The same notation is employed in the multiple hub optimization model as that in the single hub model, albeit with some modification. In the multiple hub problem, several hubs are connected to several cables. In order to include this possibility in the multiple hub optimization problem model, the set of nodes is divided into two subsets; i.e. the set of nodes V = D ∪ V’, where D represents the set of hub nodes, D = {1, 2, …, d} and V’ represents the set of turbine nodes, V’ = {d + 1, d + 2, …, d + n}. At each hub node, there are mi cable segments as input and as output.
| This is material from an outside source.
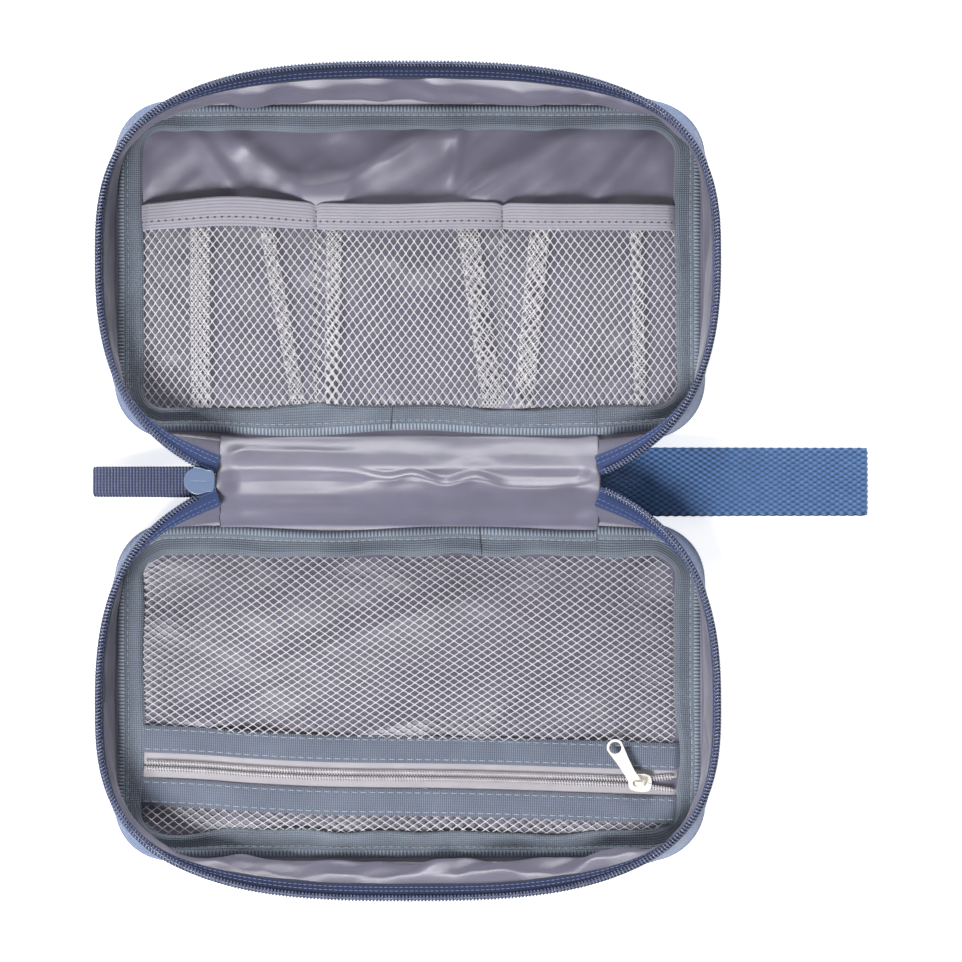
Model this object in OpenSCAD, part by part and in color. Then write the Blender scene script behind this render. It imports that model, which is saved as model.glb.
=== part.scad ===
// Soft zip-around travel organiser for pills and small bottles, lying open like a book.
// Two shallow fabric trays meet along a spine that lies along X. The upper tray (+Y) has three
// open-topped net pockets, the lower tray (-Y) has one net pocket closed by a small zip.
// Millimetres, +Z up, table at z = 0, origin at the middle of the bounding box's bottom.

/* [Case] */
// Half width of the zip line, side to side
rim_w = 117.4; // [113:0.2:121]
// Furthest reach of the zip line from the spine line
rim_far = 156.7; // [152:0.1:162]
// Distance from the spine line to the widest part of the case
rim_mid = 84.2; // [80:0.2:88]
// Height of the zip line over the table, which is half the closed thickness
rim_h = 26; // [25:0.5:32]
// Half width of a base panel
base_w = 113; // [108:0.2:114]
// Distance from the spine line to the near edge of a base panel
base_near = 16.9; // [16:0.1:20]
// Distance from the spine line to the far edge of a base panel
base_far = 145.3; // [141:0.1:148]
// Corner radius of a base panel
base_r = 20.5; // [16:0.5:26]
// Half length of the spine between its two end seams
spine_l = 72; // [70:0.5:74]
// Thickness of the outer cloth
cloth_t = 0.8; // [0.5:0.1:1.2]
// Thickness of the foam sheet in a base
foam_t = 2.6; // [2:0.1:3.4]
// Width of the woven tape that binds the base seams
binding_w = 8.7; // [6:0.1:10]

/* [Net pockets] */
// Distance from the spine line to the lower edge of the elastic band
elastic_y = 95.8; // [88:0.1:102]
// Width of the elastic band
elastic_w = 9.8; // [8:0.1:14]
// Half distance between the two stitched dividers
divider_x = 35.6; // [30:0.1:40]
// Height of the net over the lining in the middle of a pocket
pocket_h = 7.2; // [6:0.1:9]

/* [Zip pocket] */
// Distance from the spine line to the middle of the pocket zip
pocket_zip_y = 111.8; // [108:0.1:116]
// Tilt of the pocket zip in its tray
pocket_zip_tilt = -2; // [-3:0.5:0]
// Width of each woven band beside the pocket zip
band_w = 10.3; // [8:0.1:11]
// Place of the pocket slider along its zip, from the middle
pocket_slider_x = 88; // [40:1:92]
// Angle of the pocket pull tab to the zip at rest
tab_angle = 122; // [100:1:140]
// Radius of the hole at the end of the pocket pull tab
tab_hole_r = 2.3; // [1.8:0.1:2.4]

/* [Handle and pulls] */
// Width of the handle webbing
handle_w = 25; // [20:0.5:25]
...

In the multiple hub problem, the mTSP model is employed [18], which may be stated as follows.
$$\hbox{min} \, \sum\limits_{(i,j) \in A} {c_{ij} x_{ij} }$$
(11)
s.t.
$$\sum\limits_{j \in V} {x_{ij} } = m_{i} \qquad i \in D$$
(12)
$$\sum\limits_{i \in V} {x_{ij} } = m_{j} \qquad j \in D$$
(13)
$$\sum\limits_{j \in V} {x_{ij} } = 1 \qquad i \in V$$
(14)
$$\sum\limits_{i \in V} {x_{ij} } = 1 \qquad j \in V$$
(15)
$$u_{i} + (L - 2)\sum\limits_{k \in D} {x_{ki} } - \sum\limits_{k \in D} {x_{ik} } \le L \qquad i \in V$$
(16)
$$- u_{i} - \sum\limits_{k \in \,D} {x_{ki} } \le 2 \qquad i \in V$$
(17)
$$u_{i} - u_{j} + Lx_{ij} + \left( {L - 2} \right)x_{ij} \le L - 1 \qquad i \ne j; \, i,j \in V$$
(18)
$$\sum\limits_{i \in V} {{c_{ik} } } = \, 0 \qquad k \in D$$
(19)
$$x_{ij} \in \left\{ {0,1} \right\} \qquad \forall \left( {i,j} \right) \in V$$
(20)
Objective function (11) depicts the total cost of the electrical power cable segments employed. For each i ∈ D, mi outward and mi inward arcs are guaranteed by constraints (12) and (13). Equations (14) and (15) are the degree constraints for the customer (turbine) nodes. Constraints (16) and (17) impose bounds on the number of nodes a salesman (cable) visits together when initializing the value of the ui as 1 if i is the first node visited on the tour. Constraint (18) is a sub-elimination constraint (SEC) in that it breaks all subtours between the customer (turbine) nodes. Constraint (19) ensures that there is no cost related to the return from the last visited turbine to the hub. Constraint (20) defines the domain of the decision variables.